In college I ran. I mean I really fled from God. Which is a little ironic as I was attending a faith-based college at the time. It was during this time that all my issues seemed to coalesce and I was confused enough to fall into pitfall after pitfall. There was a point in time when I felt like nothing was going right and God was allowing disaster to befall me in Job-like proportions. If God was going to punish me, I was going to walk away from God. At the very least, I was going to keep Him at arm’s length.

I look back now and I can hear the Holy Spirit snicker, “Yeah, good luck with that.” There’s no escaping God. Elijah learned that as he tried to hide from God after having battled the priests of Baal. Just thinking that there is a way to hide from God is a human attempt to make Him smaller than He really is. We are very accomplished at making God small.

And that’s what I have done most of my life. I have stuffed God in a box and put the box on a shelf and told Him to stay there until I decide I need Him. Then He’s allowed to step out in all His glory and set my world to rights.

This faulty thinking reminds me of Disney’s animated movie adaptation of Aladdin. When Aladdin was trying to wrap his head around just who and what the genie was, the genie explained that he was a being of phenomenal cosmic power trapped in an ity bity living space.

 

The genie was an enslaved magical being and not God, but I think this is often how we see our Heavenly Father. He’s majestic and mighty and the creator of our very universe, yet we treat him like His hands are tied. Just like Aladdin’s genie’s hands were tied.

If we view God as being too small or as less than all-powerful, can we really believe that God has this amazing and unfettered love for us? Can we trust that when God looks at us through the filter of Jesus’ sacrifice at the cross, He sees us as redeemed? Can we even begin to grasp what it means to be a much-loved child of God, let alone the ridiculously cherished bride of Christ?

It doesn’t take a gifting in the prophetic to see where this path leads. It leads to rules and religion and believing those insidious little lies about the nature of God that ties our own hands behind our backs and makes us less effective in the Kingdom than we could be. By making God smaller, we are diminishing ourselves, our ministries, our relationships, our experiences. God is bigger and yes, He can do great things despite our lack of belief or understanding. He can choose to give us amazing experiences and put incredible people in our path. At the end of the day, it’s our own values and belief systems that diminish what God wants to provide for us.

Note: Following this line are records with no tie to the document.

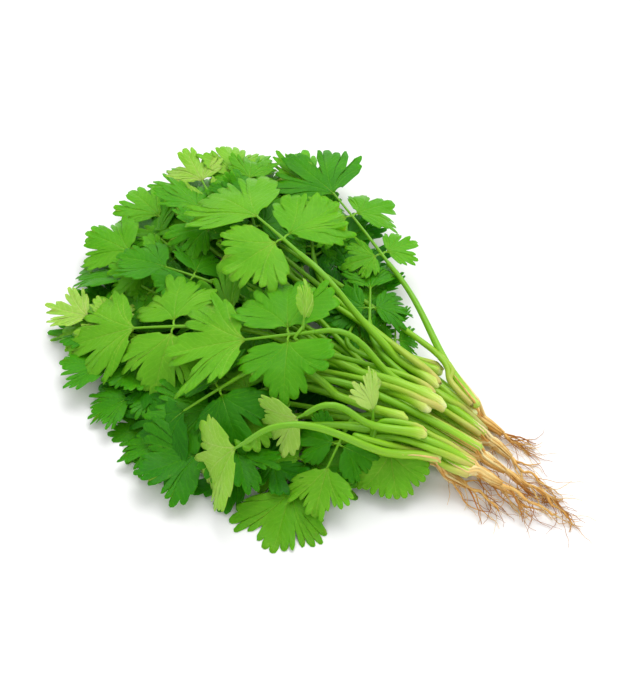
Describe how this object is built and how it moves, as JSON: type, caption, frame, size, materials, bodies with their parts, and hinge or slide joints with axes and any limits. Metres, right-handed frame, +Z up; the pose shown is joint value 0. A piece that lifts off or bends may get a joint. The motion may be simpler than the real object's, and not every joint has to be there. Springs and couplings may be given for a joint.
{
  "type": "coriander bunch",
  "caption": "Bunch of fresh coriander lying on its side, with lobed leaves on long green stalks and pale crowns with roots.",
  "frame": {"origin": "bottom centre of the bunch's box, on the surface it lies on", "axes": "+Z up, +X along the bunch from the leaves to the roots"},
  "size_m": [0.2982, 0.2326, 0.0558],
  "materials": {
    "leaf": "satin bright green leaf with fine veins",
    "young_leaf": "satin pale yellow-green young leaf",
    "stalk": "satin light green stalk, paler towards its base",
    "root": "matt cream to tan crown and orange-brown root"
  },
  "bodies": {
    "root": {"leaf_01": "leaf", "leaf_02": "leaf", "leaf_05": "leaf", "leaf_07": "leaf", "leaf_08": "leaf", "leaf_11": "leaf", "leaf_12": "leaf", "leaf_13": "leaf", "leaf_14": "leaf", "leaf_15": "leaf", "leaf_16": "leaf", "leaf_18": "leaf", "leaf_19": "leaf", "leaf_20": "leaf", "leaf_21": "leaf", "leaf_22": "leaf", "leaf_23": "leaf", "leaf_24": "leaf", "pinnate_leaf_03": "leaf", "pinnate_leaf_04": "leaf", "pinnate_leaf_06": "leaf", "pinnate_leaf_09": "leaf", "pinnate_leaf_17": "leaf", "root_1": "root", "root_2": "root", "root_3": "root", "root_4": "root", "root_5": "root", "root_6": "root", "root_7": "root", "stalk_01": "stalk", "stalk_02": "stalk", "stalk_03": "stalk", "stalk_04": "stalk", "stalk_05": "stalk", "stalk_06": "stalk", "stalk_07": "stalk", "stalk_08": "stalk", "stalk_09": "stalk", "stalk_10": "stalk", "stalk_11": "stalk", "stalk_12": "stalk", "stalk_13": "stalk", "stalk_14": "stalk", "stalk_15": "stalk", "stalk_16": "stalk", "stalk_17": "stalk", "stalk_18": "stalk", "stalk_19": "stalk", "stalk_20": "stalk", "stalk_21": "stalk", "stalk_22": "stalk", "stalk_23": "stalk", "stalk_24": "stalk", "stalk_25": "stalk", "stalk_26": "stalk", "young_leaf_10": "young_leaf", "young_leaf_25": "young_leaf", "young_leaf_26": "young_leaf"}
  },
  "joints": []
}
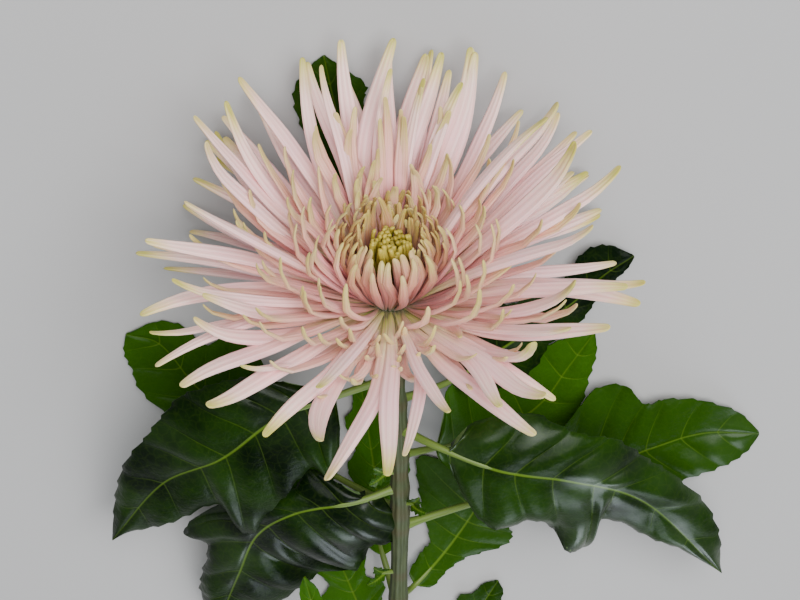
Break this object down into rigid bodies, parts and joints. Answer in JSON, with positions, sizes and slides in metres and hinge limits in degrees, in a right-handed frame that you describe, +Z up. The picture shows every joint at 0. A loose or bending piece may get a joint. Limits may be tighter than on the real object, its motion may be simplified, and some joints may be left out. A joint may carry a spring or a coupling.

I’m learning this quickly. As God was giving me that incredible word, He also saw fit to shed light on some areas of my life where there is bondage and on the forces that have been working in opposition to God for years.

This is what I find truly amazing. God knows what He wants in my life. He has always known. He knew that for me to reach this next phase in growth that I would need support, that I would need desire, and that I would need to hear just how He sees me over and over and over again before the walls of steel and stone I erected around my heart could start to crack beneath the weight of His truth. Timing, it seems, is everything. I may have been offered similar windows of opportunity in the past, but for one reason or another I didn’t see them for what they were. I didn’t recognize them as gifts of great love.

This time is different. That box I stuffed God into, it’s starting to disintegrate. No more am I treating my Almighty father as a genie in a lamp or just a sounding board. This time I have a trusted friend and mentor in Claire. This time something has shifted enough in my belief system that I desire this growth and no longer want to walk this half-life I have been living. I want to take this time to break those bonds and to start to experience God’s goodness in all it’s fullness.